The Real Deal New York

Soccer superstars dodge red card in Soho development play gone wrong

Judge dismisses developer's claims against Zidane, Vieri, Maldini and Shevchenko at 219 Hudson
By Will Parker | December 13, 2016 02:25PM

From left: Zinedine Zidane, Christian Vieri, Andriy Shevchenko, Paolo Maldini and 219 Hudson Street

Maldini boots it up to Zidane… Zidane with the silky flick over to Shevchenko… Shevchenko with the cross to Vieri….

It’s a call that no soccer commentator ever got to make. But four European footballing legends who teamed up to tackle the Manhattan real estate market have survived their first nasty off-pitch battle: a lawsuit springing out of a rocky development deal.

Zinedine Zidane, Christian Vieri, Paolo Maldini and Andriy Shevchenko, along with their development partner Rafi Gilby, were sued last year by a former partner, Avihu Gerafi.

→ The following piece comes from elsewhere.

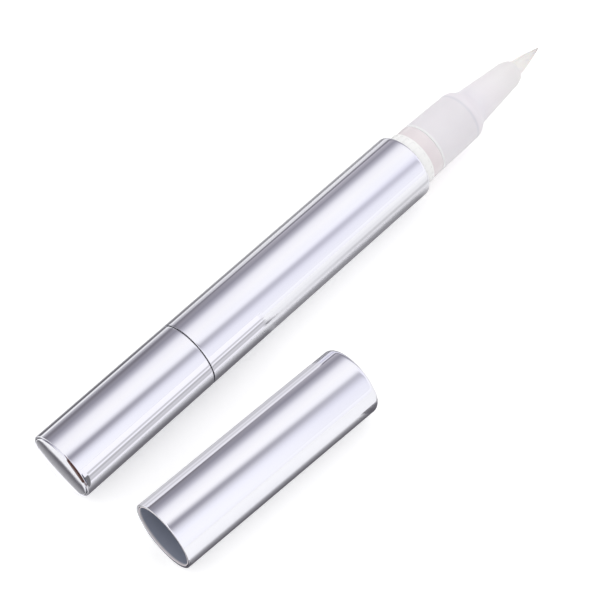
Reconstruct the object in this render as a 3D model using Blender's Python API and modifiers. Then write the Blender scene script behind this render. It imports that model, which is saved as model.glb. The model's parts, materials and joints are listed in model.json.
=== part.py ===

Gerafi alleged that Zidane and the other defendants were supposed to contribute $12 million into their joint development venture at 219 Hudson Street, as a condition for Gerafi transferring ownership of the land to their LLC, Hudson Square Hotel LLC.

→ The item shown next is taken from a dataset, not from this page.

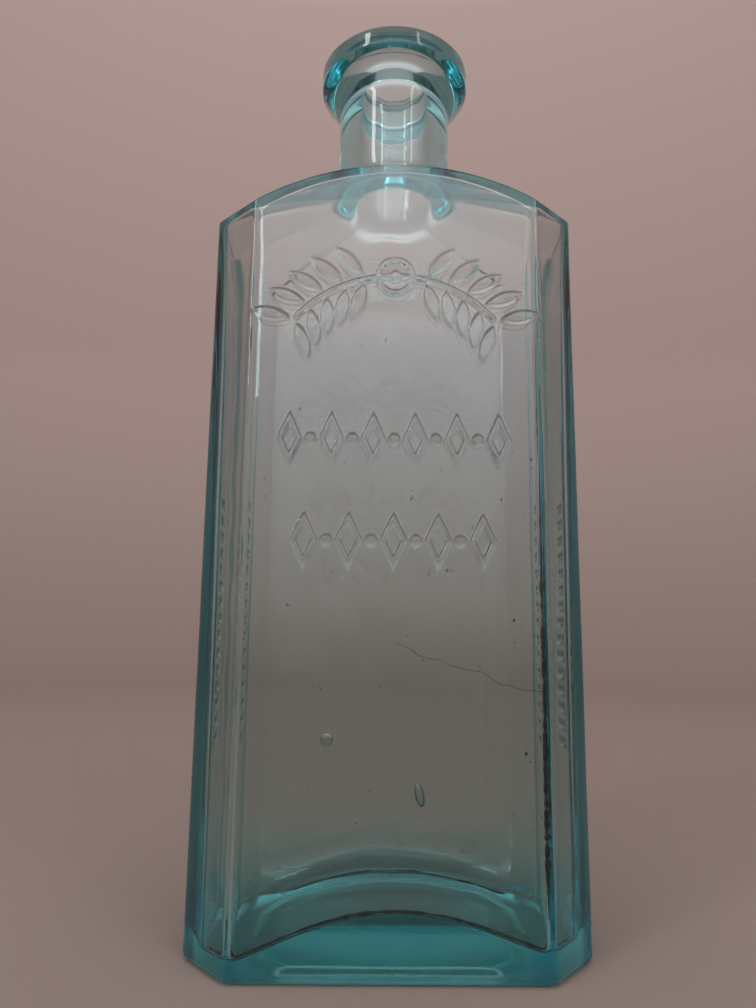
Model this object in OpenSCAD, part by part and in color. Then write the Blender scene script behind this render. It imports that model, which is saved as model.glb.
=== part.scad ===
// Medicine bottle: a mould-blown rectangular body with cut corners and an arched shoulder, and a
// separate ring of glass wrapped round the top of its neck as the lip. Upright, origin at the
// centre of the base, front panel facing -Y.

/* [Body] */
// Height from the base to the top of the lip
bottle_h = 187; // [170:1:210]
// Width across the two side panels
body_w = 75; // [68:1:84]
// Depth from the front panel to the back panel
body_d = 40; // [36:1:46]
// Width that each cut corner takes from the front panel
corner_w = 9.2; // [6:0.1:11]
// Depth that each cut corner takes from the side panel
corner_d = 10.6; // [8:0.1:12]
// Height of the side panels, where the shoulder starts
side_h = 144.4; // [140:0.1:146]
// Height of the arched top edge of the front panel, at its middle
arch_h = 151.5; // [149:0.5:153]

/* [Glass] */
// Thickness of the front and back panels
wall = 2.3; // [1.8:0.1:3]
// Thickness of the side panels at the shoulder
side_wall = 3; // [2.4:0.1:4]
// Thickness of the side panels at the foot
foot_wall = 4.8; // [3:0.1:6]
// Height of the cavity's floor at its corners
floor_low = 3.9; // [3.6:0.1:5]
// Height of the floor's crown, in the middle
floor_high = 10.6; // [9:0.1:12]
// Depth of the recess under the base
recess_depth = 1.4; // [0.8:0.1:2]

/* [Neck and lip] */
// Outside diameter of the neck
neck_dia = 24.8; // [23:0.1:26]
// Bore of the neck, where a cork goes
bore_dia = 15.6; // [12:0.1:17]
// Height where the neck leaves the shoulder
neck_root_h = 156; // [155:0.5:158]
// Outside diameter of the lip's band
lip_dia = 33.5; // [31:0.1:36]
// Height of the lip's upright band
band_h = 4.4; // [3.6:0.1:6]
// Height of the taper under the band
skirt_h = 3.7; // [3:0.1:7]
// Height of the undercut where the lip turns in to the neck
undercut_h = 2.6; // [1:0.1:3]

/* [Ornament] */
// How far the raised ornament stands out of a panel
relief = 0.6; // [0.3:0.05:0.7]
// Height of the upper garland's crown over the ends of its stem
garland_rise = 9; // [6:0.5:9]
// Height of the two lower bands of ornament
lozenge_h = 11.2; // [8:0.1:12]
// Width of a raised line
line_w = 1.2; // [0.8:0.1:1.6]

/* [Hidden] */
glass_colour = [0.55, 0.78, 0.76];
overlap = 0.5;
shoulder_facets = 64;

// Outline of the body: half width and half depth, and half the front panel between the corners
half_w = body_w / 2;
half_d = body_d / 2;
front_half = half_w - corner_w;

// Circle of the arched top edge of the front panel, through its middle and its two corners
arch_rise = arch_h - side_h;
arch_r = (front_half * front_half + arch_rise * arch_rise) / (2 * arch_rise);

// Neck, bore and the mouth of the bore inside the shoulder
neck_r = neck_dia / 2;
bore_r = bore_dia / 2;
root_flare = 1.8;
shoulder_glass = 4.6;
bore_bottom_h = neck_root_h - shoulder_glass;
bore_mouth_r = bore_r + 3;
bore_mouth_h = 5;

// Lip
lip_r = lip_dia / 2;
lip_bevel = 1.1;
skirt_top_r = lip_r - 0.35;
skirt_foot_r = neck_r + 1.45;

// Floor of the cavity: a crown along Y whose top is floor_high, falling to floor_low at floor_half
floor_half = front_half - 3;
floor_rise = floor_high - floor_low;
floor_r = (floor_half * floor_half + floor_rise * floor_rise) / (2 * floor_rise);

// Recess under the base
recess_half_w = front_half - 4;
recess_half_d = half_d - 7.5;

// Heights of the garland's crown and of the middle of the two bands below it
garland_z = 0.684 * bottle_h;
middle_band_z = 0.508 * bottle_h;
lower_band_z = 0.405 * bottle_h;

// Circle of the garland's stem, and the leaves in pairs along each half of it
garland_half = 0.69 * front_half;
stem_r = (garland_half * garland_half + garland_rise * garland_rise) / (2 * garland_rise);
leaf_pairs = 5;
leaf_w = 2.8;
gap = 0.3;
leaf_h = 0.285 * front_half;
leaf_lean = 30;
bead_r = 1.2;

// Outline of the body, drawn inset by the thickness of its panels and of its sides
module body_outline(panel_inset, side_inset) {
    w = half_w - side_inset;
    d = half_d - panel_inset;
    // A cut corner keeps its slope, so the inner corner faces lie parallel to the outer ones
    f = front_half - panel_inset * 0.52;
    s = d - (w - f) * corner_d / corner_w;
    polygon([[f, d], [w, s], [w, -s], [f, -d], [-f, -d], [-w, -s], [-w, s], [-f, d]]);
}

// Vaulted middle of the shoulder, whose ends are the arched edges of the front and back panels
module shoulder_vault(inset) {
    intersection() {
        translate([0, half_d - inset, arch_h - arch_r])
            rotate([90, 0, 0])
                cylinder(h = body_d - 2 * inset, r = arch_r - inset, $fn = 4 * shoulder_facets);
        translate([-front_half + inset * 0.52, -half_d, side_h - inset - 1])
            cube([2 * front_half - inset * 1.04, body_d, arch_rise + 2]);
    }
}

// Shoulder: it rises from the eight panels to the vault and the root of the neck
module shoulder(panel_inset, side_inset, top_h, top_r) {
    hull() {
        translate([0, 0, side_h - panel_inset - 1])
            linear_extrude(1)
                body_outline(panel_inset, side_inset);
        shoulder_vault(panel_inset);
        translate([0, 0, top_h - 1])
            cylinder(h = 1, r = top_r, $fn = shoulder_facets);
    }
}

// Inside of the bottle below the neck, with its crowned floor
module cavity() {
    difference() {
        union() {
            hull() {
                translate([0, 0, floor_low])
                    linear_extrude(1)
                        body_outline(wall, foot_wall);
                translate([0, 0, side_h - wall - 1])
                    linear_extrude(1)
                        body_outline(wall, side_wall);
            }
            shoulder(wall, side_wall, bore_bottom_h, bore_mouth_r);
        }
        translate([0, half_d, floor_high - floor_r])
            rotate([90, 0, 0])
                cylinder(h = body_d, r = floor_r);
    }
}

// Shallow recess that leaves a flat rim to stand on
module base_recess() {
    flat_half_w = recess_half_w - corner_w / 2;
    translate([0, 0, -overlap])
        linear_extrude(recess_depth + overlap)
            polygon([
                [recess_half_w, recess_half_d / 2], [recess_half_w, -recess_half_d / 2],
                [flat_half_w, -recess_half_d], [-flat_half_w, -recess_half_d],
                [-recess_half_w, -recess_half_d / 2], [-recess_half_w, recess_half_d / 2],
                [-flat_half_w, recess_half_d], [flat_half_w, recess_half_d]
            ]);
}

// Neck with its flared root
module neck_outside() {
    translate([0, 0, neck_root_h - overlap])
        cylinder(h = bottle_h - neck_root_h + overlap, r = neck_r);
    translate([0, 0, neck_root_h - overlap])
        cylinder(h = root_flare + overlap, r1 = neck_r + root_flare, r2 = neck_r);
}

module neck_bore() {
    translate([0, 0, bore_bottom_h - overlap])
        cylinder(h = bottle_h - bore_bottom_h + 2 * overlap, r = bore_r);
    translate([0, 0, bore_bottom_h - overlap])
        cylinder(h = bore_mouth_h, r1 = bore_mouth_r, r2 = bore_r);
}

// Places its child on the front panel, lying flat, with its height along +Z
module on_front(x, z) {
    translate([x, -half_d + overlap, z])
        rotate([90, 0, 0])
            linear_extrude(overlap + relief)
                children();
}

// Lozenge drawn as a raised outline
module lozenge(w, h) {
    inner = 1 - 2 * line_w * norm([w, h]) / (w * h);
    difference() {
        polygon([[w / 2, 0], [0, h / 2], [-w / 2, 0], [0, -h / 2]]);
        polygon([[inner * w / 2, 0], [0, inner * h / 2], [-inner * w / 2, 0], [0, -inner * h / 2]]);
    }
}

// Pointed leaf between two arcs, standing on its lower tip
module leaf(w, h) {
    r = (h * h / 4 + w * w / 4) / w;
    translate([0, h / 2])
        intersection() {
            translate([r - w / 2, 0])
                circle(r);
            translate([w / 2 - r, 0])
                circle(r);
        }
}

module bead_ring(r) {
    difference() {
        circle(r);
        circle(r - line_w);
    }
    circle(bead_r);
}

// Row of lozenges with a bead between each two
module lozenge_band(z, span, count) {
    step = span / count;
    for (i = [0 : count - 1])
        on_front((i + 0.5) * step - span / 2, z)
            lozenge(step - 2 * bead_r - 2 * gap, lozenge_h);
    for (i = [1 : count - 1])
        on_front(i * step - span / 2, z)
            circle(bead_r);
}

// Arched stem with leaves in pairs, leaning away from a ring with a bead at its crown
module garland() {
    reach = asin(garland_half / stem_r);
    edge = 2 * stem_r * tan(reach);
    on_front(0, garland_z - stem_r)
        intersection() {
            difference() {
                circle(stem_r + line_w / 2);
                circle(stem_r - line_w / 2);
            }
            polygon([[0, 0], [-edge, 2 * stem_r], [edge, 2 * stem_r]]);
        }
    for (side = [-1, 1])
        for (i = [1 : leaf_pairs])
            for (up = [0, 1])
                on_front(0, garland_z - stem_r)
                    rotate(-side * reach * (i + 0.4) / (leaf_pairs + 0.4))
                        translate([0, stem_r])
                            rotate(up == 1 ? -side * leaf_lean : side * leaf_lean - 180)
                                translate([0, line_w / 2 + gap])
                                    leaf(leaf_w, leaf_h);
    on_front(0, garland_z)
        bead_ring(4);
}

// Raised bars down the middle of a side panel
module side_bars(side) {
    bars = 15;
    pitch = 3.4;
    bar_w = 6;
    low = bottle_h / 3 - bars / 2 * pitch;
    for (i = [0 : bars - 1])
        translate([side > 0 ? half_w - overlap : -half_w - relief, -bar_w / 2, low + i * pitch])
            cube([overlap + relief, bar_w, line_w]);
}

module glass_body() {
    color(glass_colour, 0.5)
        difference() {
            union() {
                linear_extrude(side_h - 1 + overlap)
                    body_outline(0, 0);
                shoulder(0, 0, neck_root_h, neck_r + root_flare);
                neck_outside();
                garland();
                lozenge_band(middle_band_z, 2 * front_half - 9, 6);
                lozenge_band(lower_band_z, 2 * front_half - 15, 5);
                side_bars(-1);
                side_bars(1);
            }
            cavity();
            neck_bore();
            base_recess();
        }
}

// Ring of glass wrapped round the neck: an upright band over a taper that meets the neck
module applied_lip() {
    band_low = bottle_h - band_h;
    skirt_low = band_low - skirt_h;
    lip_low = skirt_low - undercut_h;
    color(glass_colour, 0.5)
        rotate_extrude()
            polygon([
                [neck_r, bottle_h], [lip_r - lip_bevel, bottle_h],
                [lip_r, bottle_h - lip_bevel], [lip_r, band_low + lip_bevel],
                [skirt_top_r, band_low], [skirt_foot_r, skirt_low], [neck_r, lip_low]
            ]);
}

glass_body();
applied_lip();
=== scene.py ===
"""Aqua glass medicine bottle: mould-blown body with cut corners, arched shoulder and applied ring lip."""

import math

import bpy
import numpy as np
from mathutils import Matrix, Vector


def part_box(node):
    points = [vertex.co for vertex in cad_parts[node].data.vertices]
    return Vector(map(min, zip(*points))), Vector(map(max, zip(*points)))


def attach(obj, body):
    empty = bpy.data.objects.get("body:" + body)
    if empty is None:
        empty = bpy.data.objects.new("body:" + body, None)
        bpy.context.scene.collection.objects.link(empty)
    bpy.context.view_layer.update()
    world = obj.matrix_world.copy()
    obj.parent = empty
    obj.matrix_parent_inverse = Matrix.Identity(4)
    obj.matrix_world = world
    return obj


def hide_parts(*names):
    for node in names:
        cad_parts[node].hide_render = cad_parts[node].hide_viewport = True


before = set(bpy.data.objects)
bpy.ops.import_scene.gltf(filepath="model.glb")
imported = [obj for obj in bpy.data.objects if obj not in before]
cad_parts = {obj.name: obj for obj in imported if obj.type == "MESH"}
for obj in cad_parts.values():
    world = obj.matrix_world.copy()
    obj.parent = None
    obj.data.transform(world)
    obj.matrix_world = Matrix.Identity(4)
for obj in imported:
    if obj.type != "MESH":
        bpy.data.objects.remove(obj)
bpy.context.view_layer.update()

# ---------------------------------------------------------------- sizes, in millimetres
MM = 0.001
body_high = np.array(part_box("glass_body")[1]) / MM
lip_low, lip_high = (np.array(corner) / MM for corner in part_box("applied_lip"))

HEIGHT = lip_high[2]
RELIEF = 0.6                                   # how far the ornament stands out
HALF_W = body_high[0] - RELIEF                 # to the side panels
HALF_D = body_high[1]                          # to the plain back panel
CORNER_W, CORNER_D = 9.2, 10.6                 # what a cut corner takes from the front and the side
FRONT_HALF = HALF_W - CORNER_W                 # where the front panel meets the cut corners
SIDE_HALF = HALF_D - CORNER_D                  # where the side panels meet the cut corners
CORNER_H, SIDE_H, ARCH_H = 144.4, 145.5, 152.1 # shoulder's edge: front corners, sides, front middle
SHOULDER_LEAN = 0.02                           # the shoulder rises a little to the right
LIP_R = lip_high[0]
LIP_FOOT = lip_low[2]
BAND_FOOT = HEIGHT - 4.4                       # foot of the lip's upright band
SKIRT_FOOT = LIP_FOOT + 2.6                    # foot of the lip's taper, over its undercut
NECK_R = 12.4
NECK_ROOT = 156.0
BORE_R = 7.8
BORE_MOUTH_H = NECK_ROOT - 3.6                 # where the bore opens into the body
WALL = 2.3                                     # thickness of the front and back panels
SHOULDER_WALL = 1.6                            # thickness of the panels just under the shoulder
SIDE_WALL = 3.0                                # thickness of the side panels at the shoulder
FOOT_WALL = 4.8                                # thickness of the side panels at the foot
FLOOR_LOW, FLOOR_CROWN = 3.9, 6.85             # cavity's floor at its corners, and its crown over them
FLOOR_DROP, FLOOR_LEAN = 1.7, 0.03             # the crown is lower at the back and leans to the right
FLOOR_HALF = 27.0                              # half the width of the crown
RECESS_DEPTH = 1.4                             # of the hollow under the base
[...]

Through LLCs, Zidane, Shevchenko, Vieri and Maldini had each acquired 10-percent stakes in the venture to build a 50 or 60-key hotel in Tribeca, their first Manhattan real estate project.

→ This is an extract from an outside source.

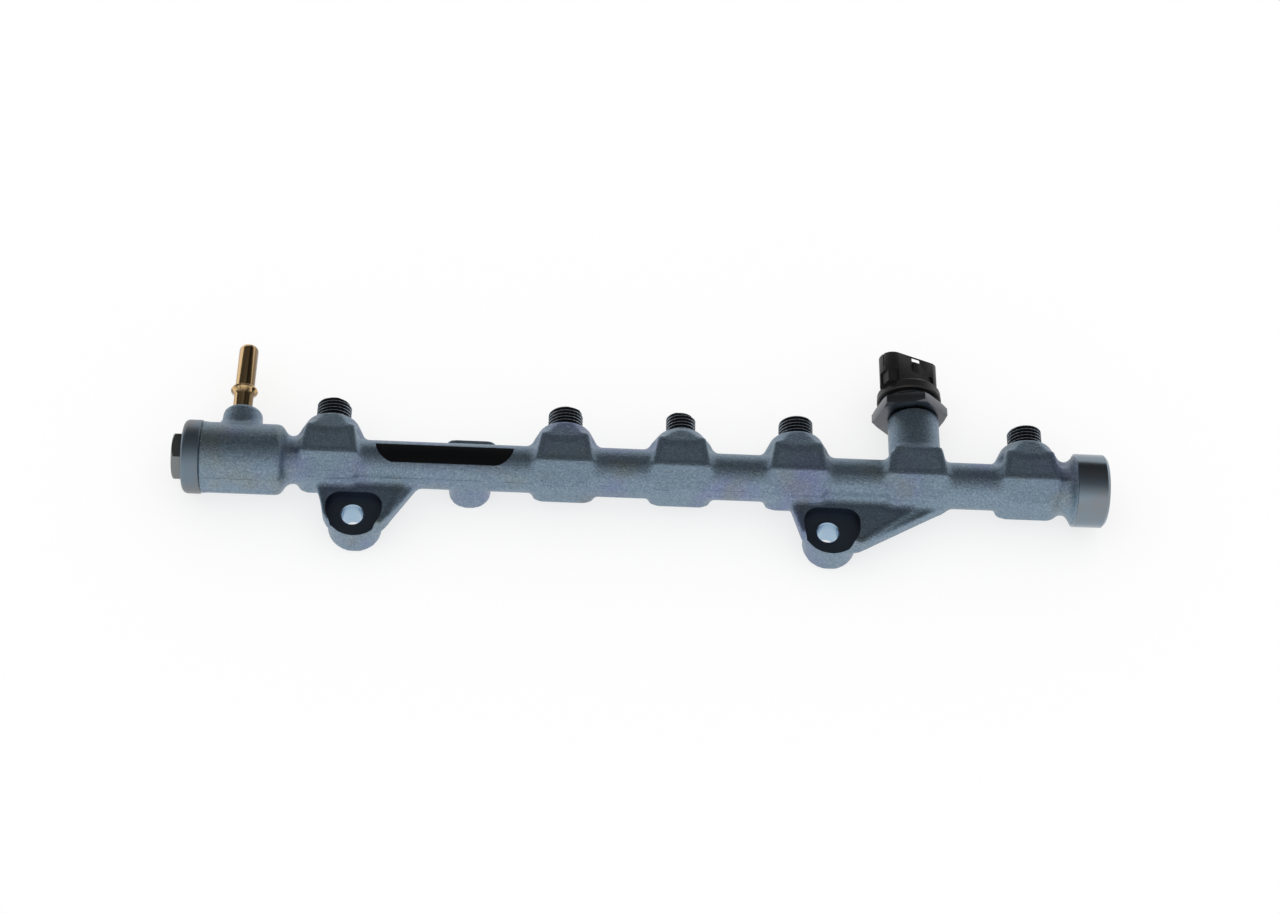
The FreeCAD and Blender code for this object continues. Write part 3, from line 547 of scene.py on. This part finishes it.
fillers.append(nose)
flat_from = outlet_xs[0] + 16.0 * MM
fillers.append(drum("filler", at(flat_from), X, 60.0, tube_radius))
forging = joined("forging", [forging] + fillers)

for x in connection_xs:
    sliced(forging, at(x, ledge_out), Y, lambda c, x=x: abs(c.x - x) < 8.3 * MM and c.y > axis_y + 8 * MM)
print("filled:", len(forging.data.polygons), "faces")

# %% Fillets in every inner corner
grid = 0.6
fillet = 2.2
allowance = 0.05


def rebuilt(obj, iterations):
    """Closed skin of everything in obj on the grid, with the steps of the grid smoothed away."""
    modified(obj, "REMESH", mode="VOXEL", voxel_size=grid * MM)
    modified(obj, "SMOOTH", factor=0.5, iterations=iterations)


rebuilt(forging, 1)
above_dome = [(5.0, 12.2), (9.0, 12.0), (18.0, 10.1), (18.0, 17.0), (5.0, 17.0)]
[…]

The partners never developed the hotel, however, in part because the plans became more expensive than they originally planned for, according to the suit, and they eventually gave up and sold the site to Brooklyn developer Joel Braver in 2015 for $13.2 million.

But Gerafi later brought a suit claiming that he had been faked out by his famous partners in the deal.

On Monday, New York State Supreme Court Judge Anil Singh gave Gerafi a stern booking, dismissing claims against the footballers and other defendants because his allegations were “completely belied by documentary evidence.”

According to the court, Gerafi was just diving: there was nothing to substantiate Gerafi’s claim—in the partnership contract or elsewhere—that the partners were collectively required to contribute $12 million in capital contributions as a condition of Gerafi’s land transfer.

When reached by phone, Gerafi said that he was not aware that any decisions in the case had been made. He had no further comment on the matter, but has the right to appeal the decision.

“In dismissing this suit against our clients, it is clear that the accusations against them were merely a shameless ploy to tarnish their reputations in a transparent attempt to renege and re-trade on an already consummated real estate transaction,” Darren Oved and Edward Wipper of Oved & Oved, lawyers for the defendants, said in a statement.

Adam Felsenstein, an attorney for Gerafi, declined to comment on the case.

As part of its decision, the court ordered Gerafi to pay costs and disbursements to the defendants. Additional claims against individual LLCs belonging to the soccer players and Gibly would have to be handled in arbitration, according to the order.

The players’ LLCs are as follows: Z Dream LLC (Zidane), Five Boys One Girl LLC (Shevchenko), BB Max LLC (Maldini) and Room 45 LLC (Vieri).